Bonus for attracting a new player

Almost all bookmakers offer an “invite a friend” promotion campaign, paying real money for attracting new clients. It is of little wonder, since bonuses first appeared as a means for attracting new gamblers, and this is just one more way to do it. In fact, it’s indifferent to a bookmaker whom he will pay for an attracted player – to a site, an advertising agency or another player.

You should keep in mind that such bonuses always have certain limits and a set of obligatory actions that an attracted player will have to complete. In particular, the betting account of this attracted player should be the first one and only, he will have to deposit a certain amount and probably, place a certain number of bets. Read the terms of an “invite a friend” campaign carefully before attracting new gamblers.

Cashback

There are a few cashback types, including turnover and loss cashback. For instance, some bookmakers offer a 10% loss cashback, that is, which means that after losing a $500 bet you will get a $50 refund to your account.

This bonus type is most commonly used by today’s bonus hunters, since it grants a real mathematical advantage. By making a bet with this bonus, you actually risk only 90% of your money, but you can win as much as if you bet 100%…

Conclusion

Bonus hunting in sports betting can be profitable. Always study the bonus terms of the bookmaker carefully and do your best to estimate mathematical probabilities. Don’t hesitate to accept bonuses with a positive mathematical expectation and decline all others.

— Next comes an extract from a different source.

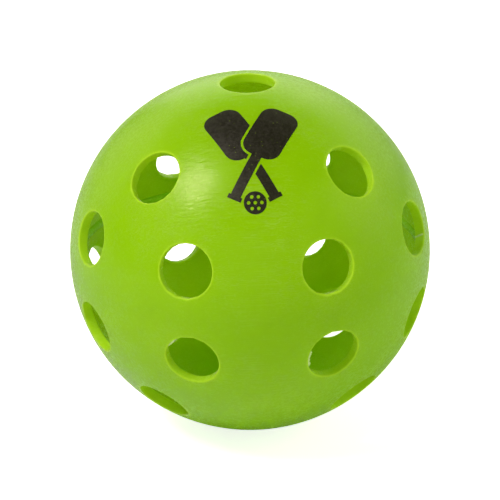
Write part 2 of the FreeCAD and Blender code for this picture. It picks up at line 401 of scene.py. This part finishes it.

Do not abuse multi-accounting (i.e. opening multiple accounts on one bookmaker’s site), since the bookmaker’s security service will nearly always be able to recognize you and you will lose not only potential profit, but your own deposits as well. Don’t violate user agreements and play fair and square.

If you don’t aim at making profit no matter what, but gamble just for fun and bet “on your favorite team”, then you can use all the bonuses offered by bookmakers. In this case, any bonuses will make your gambling experience more diverse and long-lasting.